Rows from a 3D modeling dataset
◇ ◇ ◇ ◇ ◇ ◇ ◇

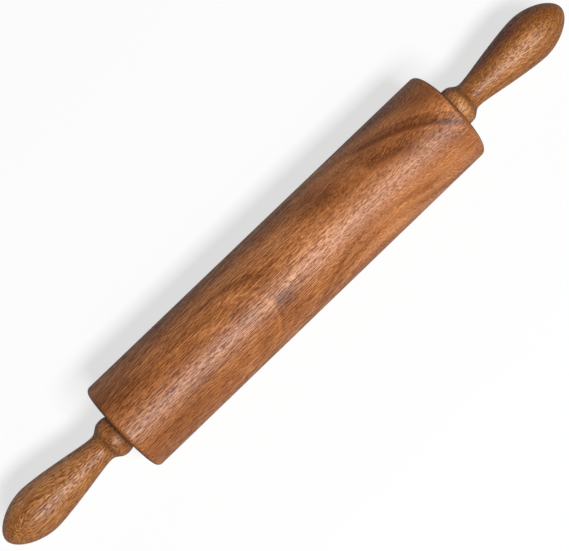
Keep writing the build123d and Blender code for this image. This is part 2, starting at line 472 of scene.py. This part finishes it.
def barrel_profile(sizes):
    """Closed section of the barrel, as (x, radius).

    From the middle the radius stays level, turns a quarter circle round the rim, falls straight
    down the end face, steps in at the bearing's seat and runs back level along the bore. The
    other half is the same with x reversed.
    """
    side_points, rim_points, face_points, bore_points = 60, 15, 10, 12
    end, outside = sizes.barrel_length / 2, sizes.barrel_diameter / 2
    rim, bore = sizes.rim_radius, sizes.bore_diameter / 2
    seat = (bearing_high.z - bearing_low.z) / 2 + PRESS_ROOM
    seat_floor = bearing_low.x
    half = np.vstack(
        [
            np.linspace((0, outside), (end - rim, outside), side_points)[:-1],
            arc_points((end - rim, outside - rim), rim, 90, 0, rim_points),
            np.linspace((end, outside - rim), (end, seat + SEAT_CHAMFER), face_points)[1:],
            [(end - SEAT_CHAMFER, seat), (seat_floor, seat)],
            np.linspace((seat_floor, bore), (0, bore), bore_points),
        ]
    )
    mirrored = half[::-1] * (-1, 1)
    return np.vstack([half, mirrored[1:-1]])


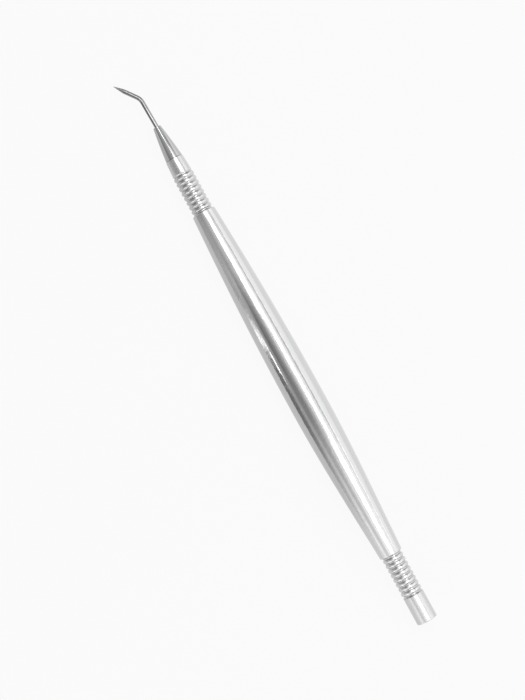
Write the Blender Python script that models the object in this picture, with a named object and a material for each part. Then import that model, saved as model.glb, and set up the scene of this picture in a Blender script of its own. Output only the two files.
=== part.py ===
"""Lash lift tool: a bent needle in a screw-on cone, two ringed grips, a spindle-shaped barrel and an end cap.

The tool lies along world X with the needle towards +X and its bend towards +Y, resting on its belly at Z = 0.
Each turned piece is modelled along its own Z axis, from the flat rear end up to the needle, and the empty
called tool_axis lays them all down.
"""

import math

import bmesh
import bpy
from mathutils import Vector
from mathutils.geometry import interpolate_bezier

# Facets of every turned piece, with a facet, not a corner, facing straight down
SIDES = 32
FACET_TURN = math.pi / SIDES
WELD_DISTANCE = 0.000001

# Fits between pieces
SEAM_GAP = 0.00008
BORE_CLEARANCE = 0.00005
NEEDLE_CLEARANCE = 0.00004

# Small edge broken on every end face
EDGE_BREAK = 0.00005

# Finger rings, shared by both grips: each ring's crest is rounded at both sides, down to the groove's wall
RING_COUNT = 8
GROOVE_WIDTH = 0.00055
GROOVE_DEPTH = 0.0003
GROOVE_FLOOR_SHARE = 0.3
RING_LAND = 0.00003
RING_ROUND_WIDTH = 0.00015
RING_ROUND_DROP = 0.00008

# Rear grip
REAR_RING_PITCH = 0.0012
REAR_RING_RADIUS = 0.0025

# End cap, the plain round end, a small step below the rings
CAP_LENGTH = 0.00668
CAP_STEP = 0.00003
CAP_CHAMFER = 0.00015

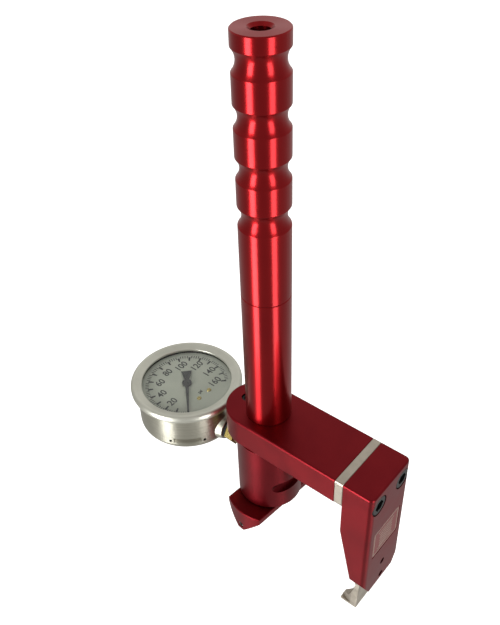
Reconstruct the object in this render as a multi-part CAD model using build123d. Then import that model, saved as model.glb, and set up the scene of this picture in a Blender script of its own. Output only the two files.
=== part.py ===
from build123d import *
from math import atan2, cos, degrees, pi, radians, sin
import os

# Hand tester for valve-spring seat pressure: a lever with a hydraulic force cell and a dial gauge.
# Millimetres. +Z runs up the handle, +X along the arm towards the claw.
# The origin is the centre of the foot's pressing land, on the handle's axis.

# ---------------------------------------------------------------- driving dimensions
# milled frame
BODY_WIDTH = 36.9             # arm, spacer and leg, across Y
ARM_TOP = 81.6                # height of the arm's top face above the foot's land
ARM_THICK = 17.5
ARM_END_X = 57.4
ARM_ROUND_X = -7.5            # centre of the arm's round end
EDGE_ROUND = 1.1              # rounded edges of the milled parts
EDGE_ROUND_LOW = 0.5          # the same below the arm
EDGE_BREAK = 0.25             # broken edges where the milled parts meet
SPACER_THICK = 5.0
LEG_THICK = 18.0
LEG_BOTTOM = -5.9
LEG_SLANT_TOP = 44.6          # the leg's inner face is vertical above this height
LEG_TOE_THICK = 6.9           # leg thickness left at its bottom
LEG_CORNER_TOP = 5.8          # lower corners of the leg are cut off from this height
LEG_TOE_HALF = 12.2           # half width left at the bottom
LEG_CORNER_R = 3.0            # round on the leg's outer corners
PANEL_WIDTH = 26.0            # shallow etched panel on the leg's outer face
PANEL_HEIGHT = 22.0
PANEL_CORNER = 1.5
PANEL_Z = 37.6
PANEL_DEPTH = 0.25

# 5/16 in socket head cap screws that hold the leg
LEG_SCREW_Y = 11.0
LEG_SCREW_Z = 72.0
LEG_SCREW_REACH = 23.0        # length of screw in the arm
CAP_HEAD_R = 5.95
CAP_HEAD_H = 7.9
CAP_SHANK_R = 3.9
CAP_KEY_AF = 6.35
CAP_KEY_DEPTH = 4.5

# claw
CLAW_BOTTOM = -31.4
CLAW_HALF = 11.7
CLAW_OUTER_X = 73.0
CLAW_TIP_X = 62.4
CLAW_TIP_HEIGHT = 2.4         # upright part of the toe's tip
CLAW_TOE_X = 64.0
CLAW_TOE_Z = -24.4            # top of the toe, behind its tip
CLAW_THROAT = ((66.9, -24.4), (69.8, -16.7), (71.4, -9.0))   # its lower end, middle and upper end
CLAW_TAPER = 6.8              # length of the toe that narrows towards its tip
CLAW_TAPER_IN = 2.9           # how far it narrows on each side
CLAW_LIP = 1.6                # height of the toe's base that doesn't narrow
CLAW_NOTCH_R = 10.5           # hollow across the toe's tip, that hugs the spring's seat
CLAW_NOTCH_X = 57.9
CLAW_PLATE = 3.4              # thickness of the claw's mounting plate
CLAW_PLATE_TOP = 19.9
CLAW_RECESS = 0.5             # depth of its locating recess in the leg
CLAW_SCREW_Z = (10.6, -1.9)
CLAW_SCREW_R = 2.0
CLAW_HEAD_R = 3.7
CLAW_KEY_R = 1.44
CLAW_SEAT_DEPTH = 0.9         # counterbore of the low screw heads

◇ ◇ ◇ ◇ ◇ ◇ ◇

Make a verbatim copy of every entry shown above.

§ **EXPECTED ANSWER**
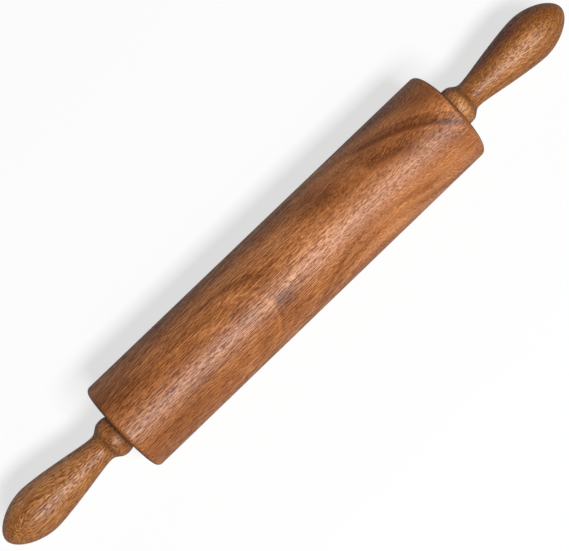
Keep writing the build123d and Blender code for this image. This is part 2, starting at line 472 of scene.py. This part finishes it.
def barrel_profile(sizes):
    """Closed section of the barrel, as (x, radius).

    From the middle the radius stays level, turns a quarter circle round the rim, falls straight
    down the end face, steps in at the bearing's seat and runs back level along the bore. The
    other half is the same with x reversed.
    """
    side_points, rim_points, face_points, bore_points = 60, 15, 10, 12
    end, outside = sizes.barrel_length / 2, sizes.barrel_diameter / 2
    rim, bore = sizes.rim_radius, sizes.bore_diameter / 2
    seat = (bearing_high.z - bearing_low.z) / 2 + PRESS_ROOM
    seat_floor = bearing_low.x
    half = np.vstack(
        [
            np.linspace((0, outside), (end - rim, outside), side_points)[:-1],
            arc_points((end - rim, outside - rim), rim, 90, 0, rim_points),
            np.linspace((end, outside - rim), (end, seat + SEAT_CHAMFER), face_points)[1:],
            [(end - SEAT_CHAMFER, seat), (seat_floor, seat)],
            np.linspace((seat_floor, bore), (0, bore), bore_points),
        ]
    )
    mirrored = half[::-1] * (-1, 1)
    return np.vstack([half, mirrored[1:-1]])


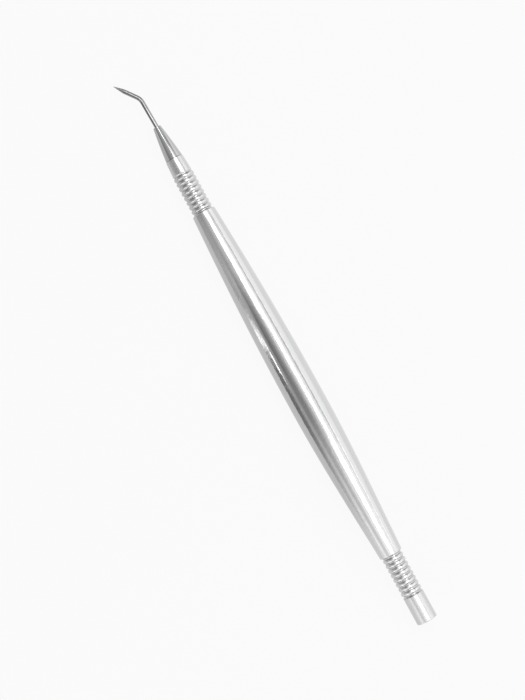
Write the Blender Python script that models the object in this picture, with a named object and a material for each part. Then import that model, saved as model.glb, and set up the scene of this picture in a Blender script of its own. Output only the two files.
=== part.py ===
"""Lash lift tool: a bent needle in a screw-on cone, two ringed grips, a spindle-shaped barrel and an end cap.

The tool lies along world X with the needle towards +X and its bend towards +Y, resting on its belly at Z = 0.
Each turned piece is modelled along its own Z axis, from the flat rear end up to the needle, and the empty
called tool_axis lays them all down.
"""

import math

import bmesh
import bpy
from mathutils import Vector
from mathutils.geometry import interpolate_bezier

# Facets of every turned piece, with a facet, not a corner, facing straight down
SIDES = 32
FACET_TURN = math.pi / SIDES
WELD_DISTANCE = 0.000001

# Fits between pieces
SEAM_GAP = 0.00008
BORE_CLEARANCE = 0.00005
NEEDLE_CLEARANCE = 0.00004

# Small edge broken on every end face
EDGE_BREAK = 0.00005

# Finger rings, shared by both grips: each ring's crest is rounded at both sides, down to the groove's wall
RING_COUNT = 8
GROOVE_WIDTH = 0.00055
GROOVE_DEPTH = 0.0003
GROOVE_FLOOR_SHARE = 0.3
RING_LAND = 0.00003
RING_ROUND_WIDTH = 0.00015
RING_ROUND_DROP = 0.00008

# Rear grip
REAR_RING_PITCH = 0.0012
REAR_RING_RADIUS = 0.0025

# End cap, the plain round end, a small step below the rings
CAP_LENGTH = 0.00668
CAP_STEP = 0.00003
CAP_CHAMFER = 0.00015

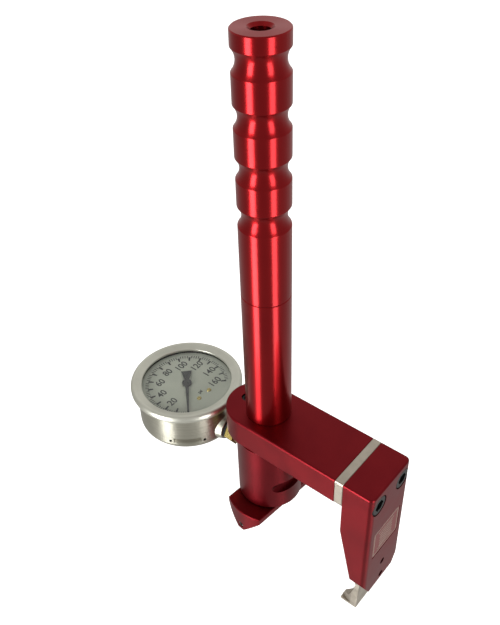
Reconstruct the object in this render as a multi-part CAD model using build123d. Then import that model, saved as model.glb, and set up the scene of this picture in a Blender script of its own. Output only the two files.
=== part.py ===
from build123d import *
from math import atan2, cos, degrees, pi, radians, sin
import os

# Hand tester for valve-spring seat pressure: a lever with a hydraulic force cell and a dial gauge.
# Millimetres. +Z runs up the handle, +X along the arm towards the claw.
# The origin is the centre of the foot's pressing land, on the handle's axis.

# ---------------------------------------------------------------- driving dimensions
# milled frame
BODY_WIDTH = 36.9             # arm, spacer and leg, across Y
ARM_TOP = 81.6                # height of the arm's top face above the foot's land
ARM_THICK = 17.5
ARM_END_X = 57.4
ARM_ROUND_X = -7.5            # centre of the arm's round end
EDGE_ROUND = 1.1              # rounded edges of the milled parts
EDGE_ROUND_LOW = 0.5          # the same below the arm
EDGE_BREAK = 0.25             # broken edges where the milled parts meet
SPACER_THICK = 5.0
LEG_THICK = 18.0
LEG_BOTTOM = -5.9
LEG_SLANT_TOP = 44.6          # the leg's inner face is vertical above this height
LEG_TOE_THICK = 6.9           # leg thickness left at its bottom
LEG_CORNER_TOP = 5.8          # lower corners of the leg are cut off from this height
LEG_TOE_HALF = 12.2           # half width left at the bottom
LEG_CORNER_R = 3.0            # round on the leg's outer corners
PANEL_WIDTH = 26.0            # shallow etched panel on the leg's outer face
PANEL_HEIGHT = 22.0
PANEL_CORNER = 1.5
PANEL_Z = 37.6
PANEL_DEPTH = 0.25

# 5/16 in socket head cap screws that hold the leg
LEG_SCREW_Y = 11.0
LEG_SCREW_Z = 72.0
LEG_SCREW_REACH = 23.0        # length of screw in the arm
CAP_HEAD_R = 5.95
CAP_HEAD_H = 7.9
CAP_SHANK_R = 3.9
CAP_KEY_AF = 6.35
CAP_KEY_DEPTH = 4.5

# claw
CLAW_BOTTOM = -31.4
CLAW_HALF = 11.7
CLAW_OUTER_X = 73.0
CLAW_TIP_X = 62.4
CLAW_TIP_HEIGHT = 2.4         # upright part of the toe's tip
CLAW_TOE_X = 64.0
CLAW_TOE_Z = -24.4            # top of the toe, behind its tip
CLAW_THROAT = ((66.9, -24.4), (69.8, -16.7), (71.4, -9.0))   # its lower end, middle and upper end
CLAW_TAPER = 6.8              # length of the toe that narrows towards its tip
CLAW_TAPER_IN = 2.9           # how far it narrows on each side
CLAW_LIP = 1.6                # height of the toe's base that doesn't narrow
CLAW_NOTCH_R = 10.5           # hollow across the toe's tip, that hugs the spring's seat
CLAW_NOTCH_X = 57.9
CLAW_PLATE = 3.4              # thickness of the claw's mounting plate
CLAW_PLATE_TOP = 19.9
CLAW_RECESS = 0.5             # depth of its locating recess in the leg
CLAW_SCREW_Z = (10.6, -1.9)
CLAW_SCREW_R = 2.0
CLAW_HEAD_R = 3.7
CLAW_KEY_R = 1.44
CLAW_SEAT_DEPTH = 0.9         # counterbore of the low screw heads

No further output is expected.